Start of Available records

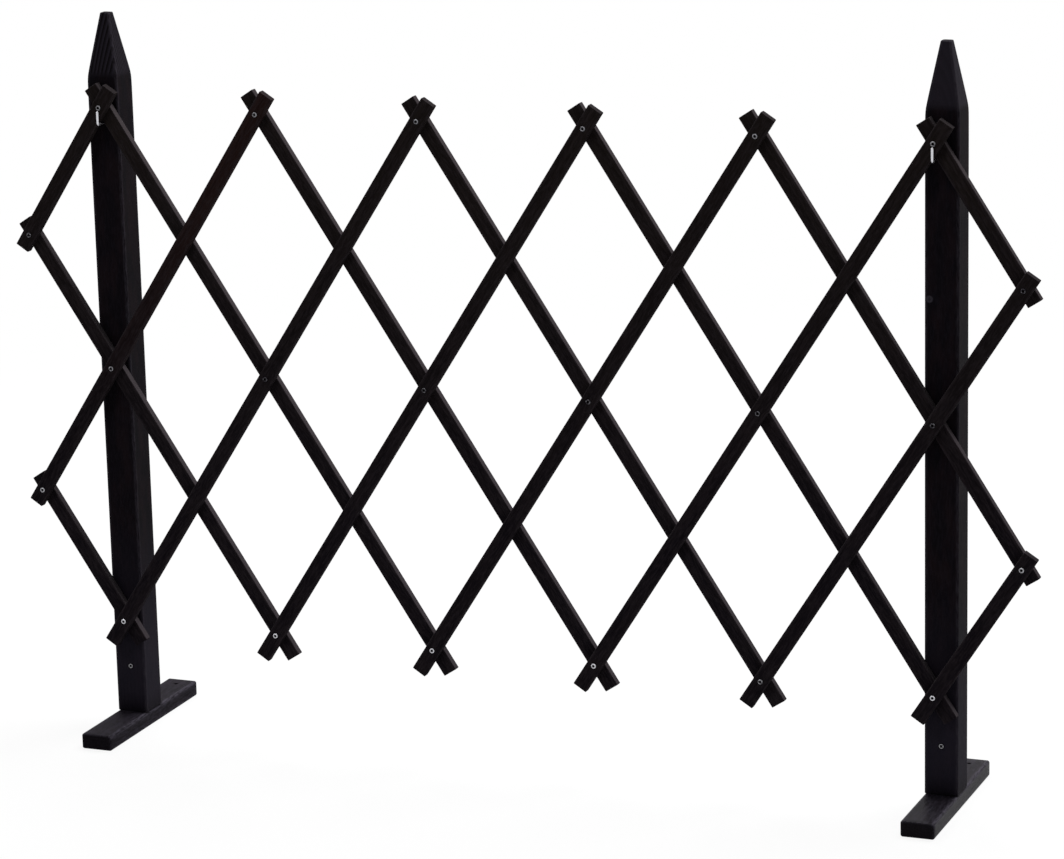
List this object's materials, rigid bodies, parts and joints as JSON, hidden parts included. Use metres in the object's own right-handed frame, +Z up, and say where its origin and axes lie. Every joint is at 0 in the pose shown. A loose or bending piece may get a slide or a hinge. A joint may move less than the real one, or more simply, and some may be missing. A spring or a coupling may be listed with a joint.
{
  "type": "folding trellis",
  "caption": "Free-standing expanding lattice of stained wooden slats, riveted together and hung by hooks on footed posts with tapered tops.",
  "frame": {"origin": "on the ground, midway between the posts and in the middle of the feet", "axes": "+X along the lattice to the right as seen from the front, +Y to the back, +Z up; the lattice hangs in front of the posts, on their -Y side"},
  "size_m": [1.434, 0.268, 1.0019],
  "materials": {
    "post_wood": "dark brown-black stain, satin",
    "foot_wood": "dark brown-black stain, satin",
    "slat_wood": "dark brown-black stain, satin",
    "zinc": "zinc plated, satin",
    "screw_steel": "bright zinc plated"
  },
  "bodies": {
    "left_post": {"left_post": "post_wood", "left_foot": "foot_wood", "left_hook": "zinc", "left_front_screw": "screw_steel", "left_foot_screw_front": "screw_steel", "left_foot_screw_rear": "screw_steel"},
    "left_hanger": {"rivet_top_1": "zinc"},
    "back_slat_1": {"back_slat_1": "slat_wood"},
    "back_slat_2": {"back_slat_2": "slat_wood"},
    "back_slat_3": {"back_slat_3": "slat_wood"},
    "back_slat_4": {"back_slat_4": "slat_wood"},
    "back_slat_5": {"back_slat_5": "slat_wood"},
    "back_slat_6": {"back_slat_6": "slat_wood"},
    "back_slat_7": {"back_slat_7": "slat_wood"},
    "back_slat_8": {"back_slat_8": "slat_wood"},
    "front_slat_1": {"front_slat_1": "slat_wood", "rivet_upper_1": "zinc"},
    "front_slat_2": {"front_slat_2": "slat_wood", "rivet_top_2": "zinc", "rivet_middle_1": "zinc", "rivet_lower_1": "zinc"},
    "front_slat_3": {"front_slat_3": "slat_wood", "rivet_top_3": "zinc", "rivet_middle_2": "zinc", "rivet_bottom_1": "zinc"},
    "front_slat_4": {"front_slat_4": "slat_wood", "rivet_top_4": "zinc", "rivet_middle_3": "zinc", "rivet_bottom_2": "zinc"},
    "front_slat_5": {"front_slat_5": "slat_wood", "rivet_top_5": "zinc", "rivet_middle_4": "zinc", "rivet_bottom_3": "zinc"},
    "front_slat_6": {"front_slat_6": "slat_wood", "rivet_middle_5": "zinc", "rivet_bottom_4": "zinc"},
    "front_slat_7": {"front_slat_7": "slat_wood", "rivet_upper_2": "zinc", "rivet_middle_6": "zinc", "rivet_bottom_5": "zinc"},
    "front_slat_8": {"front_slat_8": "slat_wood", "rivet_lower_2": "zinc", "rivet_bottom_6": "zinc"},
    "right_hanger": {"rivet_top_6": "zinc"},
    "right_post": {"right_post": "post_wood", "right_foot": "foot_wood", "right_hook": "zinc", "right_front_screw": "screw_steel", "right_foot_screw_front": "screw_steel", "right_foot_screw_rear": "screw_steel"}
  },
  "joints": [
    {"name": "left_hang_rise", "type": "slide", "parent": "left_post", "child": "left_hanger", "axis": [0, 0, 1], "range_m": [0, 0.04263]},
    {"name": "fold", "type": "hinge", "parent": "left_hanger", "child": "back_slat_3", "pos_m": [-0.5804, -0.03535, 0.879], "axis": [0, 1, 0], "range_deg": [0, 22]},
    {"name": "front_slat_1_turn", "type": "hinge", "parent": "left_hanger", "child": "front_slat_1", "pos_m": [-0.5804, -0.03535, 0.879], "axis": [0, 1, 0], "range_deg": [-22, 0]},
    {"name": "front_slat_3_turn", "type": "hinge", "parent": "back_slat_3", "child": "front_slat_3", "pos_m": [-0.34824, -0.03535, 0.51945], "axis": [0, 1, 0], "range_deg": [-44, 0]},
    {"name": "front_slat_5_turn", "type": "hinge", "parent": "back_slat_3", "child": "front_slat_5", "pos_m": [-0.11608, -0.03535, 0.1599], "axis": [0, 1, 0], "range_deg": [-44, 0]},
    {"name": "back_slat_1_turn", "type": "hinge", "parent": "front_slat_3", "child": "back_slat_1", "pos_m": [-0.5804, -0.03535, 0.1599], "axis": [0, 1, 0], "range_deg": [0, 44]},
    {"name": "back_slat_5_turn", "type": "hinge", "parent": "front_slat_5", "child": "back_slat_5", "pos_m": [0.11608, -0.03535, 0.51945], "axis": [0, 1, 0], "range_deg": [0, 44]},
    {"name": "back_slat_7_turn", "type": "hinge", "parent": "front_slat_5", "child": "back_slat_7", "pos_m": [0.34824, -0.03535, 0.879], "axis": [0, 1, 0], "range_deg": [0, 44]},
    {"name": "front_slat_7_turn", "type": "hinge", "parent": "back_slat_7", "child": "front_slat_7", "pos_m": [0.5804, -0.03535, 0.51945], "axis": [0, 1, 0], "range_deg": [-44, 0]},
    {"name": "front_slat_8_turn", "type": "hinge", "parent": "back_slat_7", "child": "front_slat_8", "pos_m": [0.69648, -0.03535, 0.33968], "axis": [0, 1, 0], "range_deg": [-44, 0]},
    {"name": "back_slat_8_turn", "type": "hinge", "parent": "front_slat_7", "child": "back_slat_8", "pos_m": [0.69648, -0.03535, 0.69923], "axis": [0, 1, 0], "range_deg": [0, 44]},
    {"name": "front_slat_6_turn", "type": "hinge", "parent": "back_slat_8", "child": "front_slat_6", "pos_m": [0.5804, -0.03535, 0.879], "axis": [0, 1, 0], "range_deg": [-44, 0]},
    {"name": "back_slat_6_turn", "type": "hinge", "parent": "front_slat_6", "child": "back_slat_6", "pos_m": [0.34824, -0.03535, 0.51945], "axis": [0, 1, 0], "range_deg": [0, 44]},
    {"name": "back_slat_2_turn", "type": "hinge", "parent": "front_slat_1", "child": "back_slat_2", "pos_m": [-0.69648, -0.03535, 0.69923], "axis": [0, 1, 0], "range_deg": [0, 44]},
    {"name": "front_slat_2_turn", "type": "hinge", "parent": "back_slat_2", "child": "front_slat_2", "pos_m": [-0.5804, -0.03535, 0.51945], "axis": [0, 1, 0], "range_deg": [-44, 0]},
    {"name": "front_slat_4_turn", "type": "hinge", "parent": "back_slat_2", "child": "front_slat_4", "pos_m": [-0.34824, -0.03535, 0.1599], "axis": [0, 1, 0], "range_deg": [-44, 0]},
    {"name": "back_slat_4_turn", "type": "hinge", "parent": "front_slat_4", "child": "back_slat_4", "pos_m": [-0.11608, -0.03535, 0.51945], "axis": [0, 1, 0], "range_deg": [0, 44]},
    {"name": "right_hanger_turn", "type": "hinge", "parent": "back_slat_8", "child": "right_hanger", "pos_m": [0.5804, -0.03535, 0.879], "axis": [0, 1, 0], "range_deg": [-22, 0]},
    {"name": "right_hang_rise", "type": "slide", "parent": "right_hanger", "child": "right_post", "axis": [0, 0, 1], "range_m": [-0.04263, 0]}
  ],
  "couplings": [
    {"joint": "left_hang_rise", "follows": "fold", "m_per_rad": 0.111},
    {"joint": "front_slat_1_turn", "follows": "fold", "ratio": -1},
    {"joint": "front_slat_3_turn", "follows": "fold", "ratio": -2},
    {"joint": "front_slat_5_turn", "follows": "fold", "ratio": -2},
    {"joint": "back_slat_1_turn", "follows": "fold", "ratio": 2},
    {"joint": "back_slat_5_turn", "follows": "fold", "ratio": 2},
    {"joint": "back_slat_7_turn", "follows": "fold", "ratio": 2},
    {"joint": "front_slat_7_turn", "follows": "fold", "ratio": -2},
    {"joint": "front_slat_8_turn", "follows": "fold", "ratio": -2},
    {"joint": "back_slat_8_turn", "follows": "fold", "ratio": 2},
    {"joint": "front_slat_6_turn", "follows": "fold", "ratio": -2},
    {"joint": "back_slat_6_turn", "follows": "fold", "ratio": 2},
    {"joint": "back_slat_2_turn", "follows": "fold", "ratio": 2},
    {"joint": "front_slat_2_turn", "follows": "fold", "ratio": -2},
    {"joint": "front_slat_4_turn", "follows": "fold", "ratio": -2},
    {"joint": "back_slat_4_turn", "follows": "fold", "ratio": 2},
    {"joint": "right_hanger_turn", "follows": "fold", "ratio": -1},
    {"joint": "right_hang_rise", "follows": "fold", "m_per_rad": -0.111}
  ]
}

End of Available records
Start of Available records

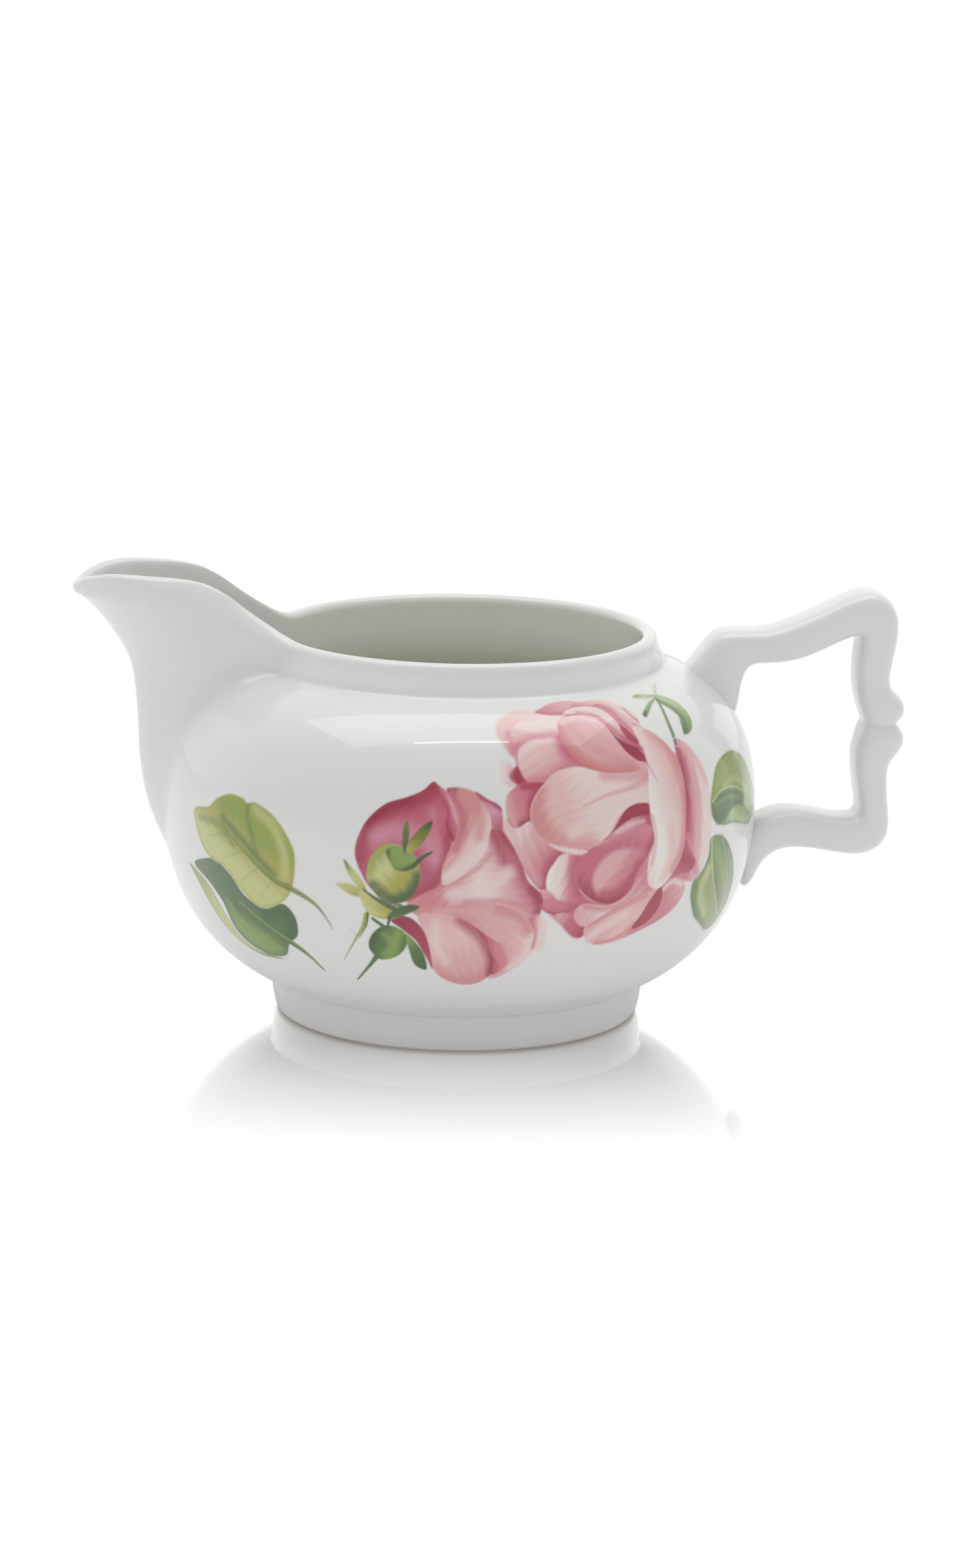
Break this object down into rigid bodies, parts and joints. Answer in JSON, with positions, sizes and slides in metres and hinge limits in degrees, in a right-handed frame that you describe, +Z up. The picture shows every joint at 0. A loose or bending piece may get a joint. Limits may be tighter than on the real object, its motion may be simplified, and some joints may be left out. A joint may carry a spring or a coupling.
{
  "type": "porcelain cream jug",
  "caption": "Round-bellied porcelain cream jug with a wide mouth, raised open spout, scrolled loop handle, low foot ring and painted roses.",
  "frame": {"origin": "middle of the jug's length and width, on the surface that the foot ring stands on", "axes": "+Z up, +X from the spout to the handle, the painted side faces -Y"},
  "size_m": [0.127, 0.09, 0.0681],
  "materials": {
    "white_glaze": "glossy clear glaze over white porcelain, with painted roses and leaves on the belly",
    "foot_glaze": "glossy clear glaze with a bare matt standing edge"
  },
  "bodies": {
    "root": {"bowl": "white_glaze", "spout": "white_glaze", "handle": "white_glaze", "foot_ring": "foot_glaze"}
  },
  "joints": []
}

End of Available records
Start of Available records

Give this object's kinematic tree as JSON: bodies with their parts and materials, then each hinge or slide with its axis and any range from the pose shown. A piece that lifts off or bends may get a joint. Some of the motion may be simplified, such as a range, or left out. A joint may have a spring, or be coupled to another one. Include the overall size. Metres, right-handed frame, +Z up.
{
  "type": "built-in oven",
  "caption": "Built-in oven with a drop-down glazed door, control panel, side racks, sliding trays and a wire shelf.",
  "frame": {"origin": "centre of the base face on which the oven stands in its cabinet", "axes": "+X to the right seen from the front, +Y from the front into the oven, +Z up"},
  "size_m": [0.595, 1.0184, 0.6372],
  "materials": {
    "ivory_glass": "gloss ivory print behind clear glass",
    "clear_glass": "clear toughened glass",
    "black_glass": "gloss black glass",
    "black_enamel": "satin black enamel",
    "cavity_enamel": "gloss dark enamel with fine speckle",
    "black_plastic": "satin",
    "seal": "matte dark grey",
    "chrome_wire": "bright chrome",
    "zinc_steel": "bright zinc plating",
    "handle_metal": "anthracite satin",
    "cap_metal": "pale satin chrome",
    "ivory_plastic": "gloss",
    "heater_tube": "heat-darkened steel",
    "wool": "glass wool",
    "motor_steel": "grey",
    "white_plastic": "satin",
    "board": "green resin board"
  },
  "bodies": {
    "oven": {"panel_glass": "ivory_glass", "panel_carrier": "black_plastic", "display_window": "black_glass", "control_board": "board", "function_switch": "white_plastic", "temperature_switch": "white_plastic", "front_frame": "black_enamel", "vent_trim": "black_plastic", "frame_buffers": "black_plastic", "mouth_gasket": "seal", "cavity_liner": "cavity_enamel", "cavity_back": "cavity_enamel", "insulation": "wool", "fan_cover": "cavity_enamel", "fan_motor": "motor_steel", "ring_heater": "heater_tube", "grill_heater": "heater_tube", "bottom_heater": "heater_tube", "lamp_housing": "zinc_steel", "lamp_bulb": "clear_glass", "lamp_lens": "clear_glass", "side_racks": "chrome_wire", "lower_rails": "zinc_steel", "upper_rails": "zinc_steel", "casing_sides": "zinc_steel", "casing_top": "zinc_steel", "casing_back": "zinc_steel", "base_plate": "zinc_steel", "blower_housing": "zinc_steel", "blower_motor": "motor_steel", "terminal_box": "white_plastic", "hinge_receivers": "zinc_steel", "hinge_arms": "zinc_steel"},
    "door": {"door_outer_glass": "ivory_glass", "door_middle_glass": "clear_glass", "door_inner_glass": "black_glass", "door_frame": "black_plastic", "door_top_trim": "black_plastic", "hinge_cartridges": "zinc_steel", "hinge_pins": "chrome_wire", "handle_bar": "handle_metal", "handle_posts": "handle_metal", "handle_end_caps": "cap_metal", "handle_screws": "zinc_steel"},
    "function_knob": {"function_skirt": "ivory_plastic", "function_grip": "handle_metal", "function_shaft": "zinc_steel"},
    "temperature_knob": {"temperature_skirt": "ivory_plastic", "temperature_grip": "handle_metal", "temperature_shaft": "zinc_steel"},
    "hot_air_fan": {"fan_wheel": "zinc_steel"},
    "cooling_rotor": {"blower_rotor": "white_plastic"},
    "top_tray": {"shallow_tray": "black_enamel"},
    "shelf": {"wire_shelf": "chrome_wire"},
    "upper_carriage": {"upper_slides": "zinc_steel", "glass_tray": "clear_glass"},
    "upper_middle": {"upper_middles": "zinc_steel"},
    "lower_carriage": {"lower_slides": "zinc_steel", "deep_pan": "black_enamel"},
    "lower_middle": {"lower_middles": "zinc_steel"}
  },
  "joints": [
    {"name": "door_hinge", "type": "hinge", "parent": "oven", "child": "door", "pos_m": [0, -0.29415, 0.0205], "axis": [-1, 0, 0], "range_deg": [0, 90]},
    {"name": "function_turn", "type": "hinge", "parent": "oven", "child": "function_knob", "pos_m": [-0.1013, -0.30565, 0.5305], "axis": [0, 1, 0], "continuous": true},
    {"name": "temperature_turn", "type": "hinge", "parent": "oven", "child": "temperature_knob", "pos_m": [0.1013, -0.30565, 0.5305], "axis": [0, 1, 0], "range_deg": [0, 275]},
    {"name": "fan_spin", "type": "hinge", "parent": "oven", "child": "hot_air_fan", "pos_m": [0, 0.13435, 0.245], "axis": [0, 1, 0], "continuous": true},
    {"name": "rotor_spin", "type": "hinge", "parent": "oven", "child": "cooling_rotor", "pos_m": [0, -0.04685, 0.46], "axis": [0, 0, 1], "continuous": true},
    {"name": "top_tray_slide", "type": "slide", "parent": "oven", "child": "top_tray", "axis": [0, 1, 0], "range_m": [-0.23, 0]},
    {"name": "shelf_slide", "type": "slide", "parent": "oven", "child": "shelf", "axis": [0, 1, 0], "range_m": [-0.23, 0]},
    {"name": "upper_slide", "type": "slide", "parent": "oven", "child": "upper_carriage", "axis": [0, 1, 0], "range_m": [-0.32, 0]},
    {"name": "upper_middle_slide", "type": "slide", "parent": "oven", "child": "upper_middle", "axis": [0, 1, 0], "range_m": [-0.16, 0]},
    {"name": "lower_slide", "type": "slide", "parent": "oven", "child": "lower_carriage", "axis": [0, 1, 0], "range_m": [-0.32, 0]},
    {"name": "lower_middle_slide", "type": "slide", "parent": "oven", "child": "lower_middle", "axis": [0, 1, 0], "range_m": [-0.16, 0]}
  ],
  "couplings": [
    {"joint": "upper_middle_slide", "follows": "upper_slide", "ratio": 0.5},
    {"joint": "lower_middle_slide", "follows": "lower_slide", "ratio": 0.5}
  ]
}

End of Available records

(What you have to do):
From the data, list each line in which the string "pose" appears.

(Solved exercise):
List this object's materials, rigid bodies, parts and joints as JSON, hidden parts included. Use metres in the object's own right-handed frame, +Z up, and say where its origin and axes lie. Every joint is at 0 in the pose shown. A loose or bending piece may get a slide or a hinge. A joint may move less than the real one, or more simply, and some may be missing. A spring or a coupling may be listed with a joint.
Give this object's kinematic tree as JSON: bodies with their parts and materials, then each hinge or slide with its axis and any range from the pose shown. A piece that lifts off or bends may get a joint. Some of the motion may be simplified, such as a range, or left out. A joint may have a spring, or be coupled to another one. Include the overall size. Metres, right-handed frame, +Z up.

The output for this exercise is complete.